>> START DATA

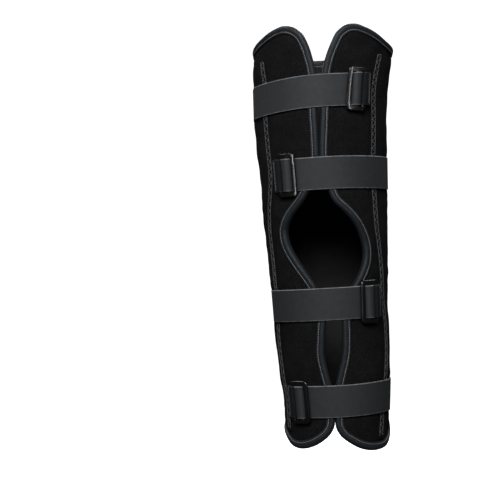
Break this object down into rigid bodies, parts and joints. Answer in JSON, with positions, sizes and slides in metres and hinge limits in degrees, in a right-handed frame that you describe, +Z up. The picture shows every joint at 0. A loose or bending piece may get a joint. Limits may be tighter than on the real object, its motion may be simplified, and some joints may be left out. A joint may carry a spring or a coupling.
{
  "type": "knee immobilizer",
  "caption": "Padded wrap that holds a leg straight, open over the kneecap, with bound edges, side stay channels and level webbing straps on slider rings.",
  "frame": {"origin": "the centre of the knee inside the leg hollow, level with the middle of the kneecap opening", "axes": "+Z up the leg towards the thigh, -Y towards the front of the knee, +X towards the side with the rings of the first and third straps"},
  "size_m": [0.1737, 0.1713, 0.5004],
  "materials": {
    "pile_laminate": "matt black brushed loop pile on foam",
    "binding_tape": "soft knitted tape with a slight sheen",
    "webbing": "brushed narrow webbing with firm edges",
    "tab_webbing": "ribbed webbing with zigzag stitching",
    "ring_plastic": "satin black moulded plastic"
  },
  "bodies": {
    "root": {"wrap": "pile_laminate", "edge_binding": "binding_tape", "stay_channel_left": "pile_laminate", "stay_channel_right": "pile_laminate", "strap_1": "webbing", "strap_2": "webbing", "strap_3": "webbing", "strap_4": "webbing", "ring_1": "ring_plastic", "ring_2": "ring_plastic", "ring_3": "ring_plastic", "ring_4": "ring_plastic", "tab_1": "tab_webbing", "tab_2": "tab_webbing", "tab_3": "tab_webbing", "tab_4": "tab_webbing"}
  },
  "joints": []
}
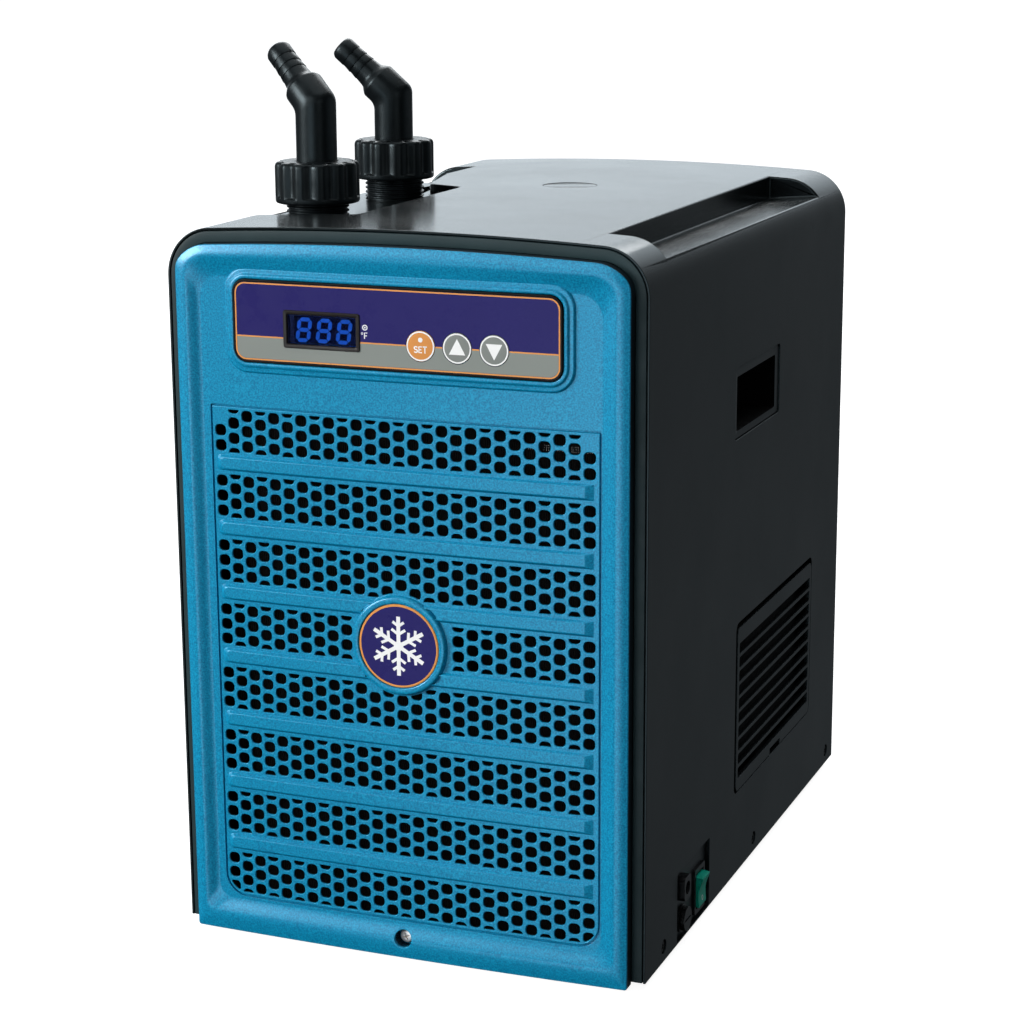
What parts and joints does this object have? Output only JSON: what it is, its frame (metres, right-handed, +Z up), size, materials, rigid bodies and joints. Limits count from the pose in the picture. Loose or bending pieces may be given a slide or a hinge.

>> END DATA

◆ WRITTEN TASK: Set out the complete listing exactly as shown.

◆ RESULT FOR THIS EXERCISE:
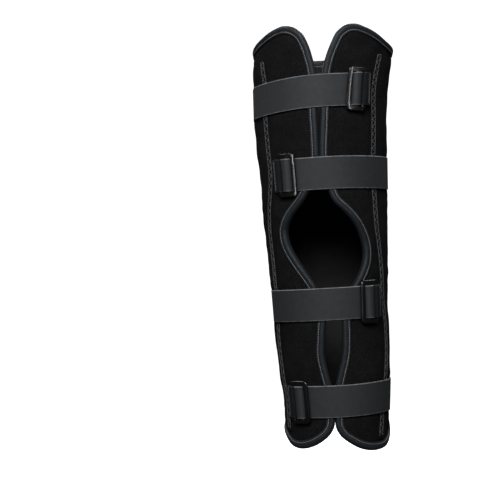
Break this object down into rigid bodies, parts and joints. Answer in JSON, with positions, sizes and slides in metres and hinge limits in degrees, in a right-handed frame that you describe, +Z up. The picture shows every joint at 0. A loose or bending piece may get a joint. Limits may be tighter than on the real object, its motion may be simplified, and some joints may be left out. A joint may carry a spring or a coupling.
{
  "type": "knee immobilizer",
  "caption": "Padded wrap that holds a leg straight, open over the kneecap, with bound edges, side stay channels and level webbing straps on slider rings.",
  "frame": {"origin": "the centre of the knee inside the leg hollow, level with the middle of the kneecap opening", "axes": "+Z up the leg towards the thigh, -Y towards the front of the knee, +X towards the side with the rings of the first and third straps"},
  "size_m": [0.1737, 0.1713, 0.5004],
  "materials": {
    "pile_laminate": "matt black brushed loop pile on foam",
    "binding_tape": "soft knitted tape with a slight sheen",
    "webbing": "brushed narrow webbing with firm edges",
    "tab_webbing": "ribbed webbing with zigzag stitching",
    "ring_plastic": "satin black moulded plastic"
  },
  "bodies": {
    "root": {"wrap": "pile_laminate", "edge_binding": "binding_tape", "stay_channel_left": "pile_laminate", "stay_channel_right": "pile_laminate", "strap_1": "webbing", "strap_2": "webbing", "strap_3": "webbing", "strap_4": "webbing", "ring_1": "ring_plastic", "ring_2": "ring_plastic", "ring_3": "ring_plastic", "ring_4": "ring_plastic", "tab_1": "tab_webbing", "tab_2": "tab_webbing", "tab_3": "tab_webbing", "tab_4": "tab_webbing"}
  },
  "joints": []
}
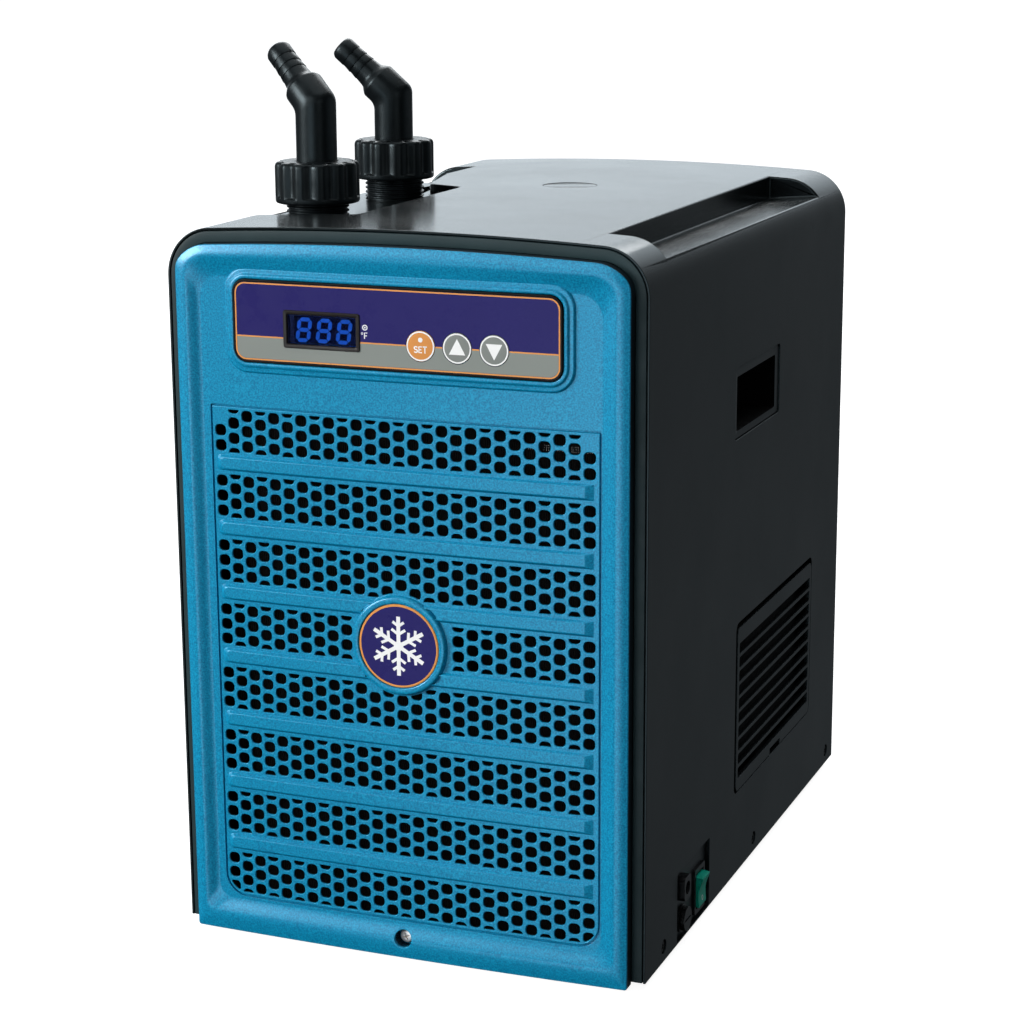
What parts and joints does this object have? Output only JSON: what it is, its frame (metres, right-handed, +Z up), size, materials, rigid bodies and joints. Limits count from the pose in the picture. Loose or bending pieces may be given a slide or a hinge.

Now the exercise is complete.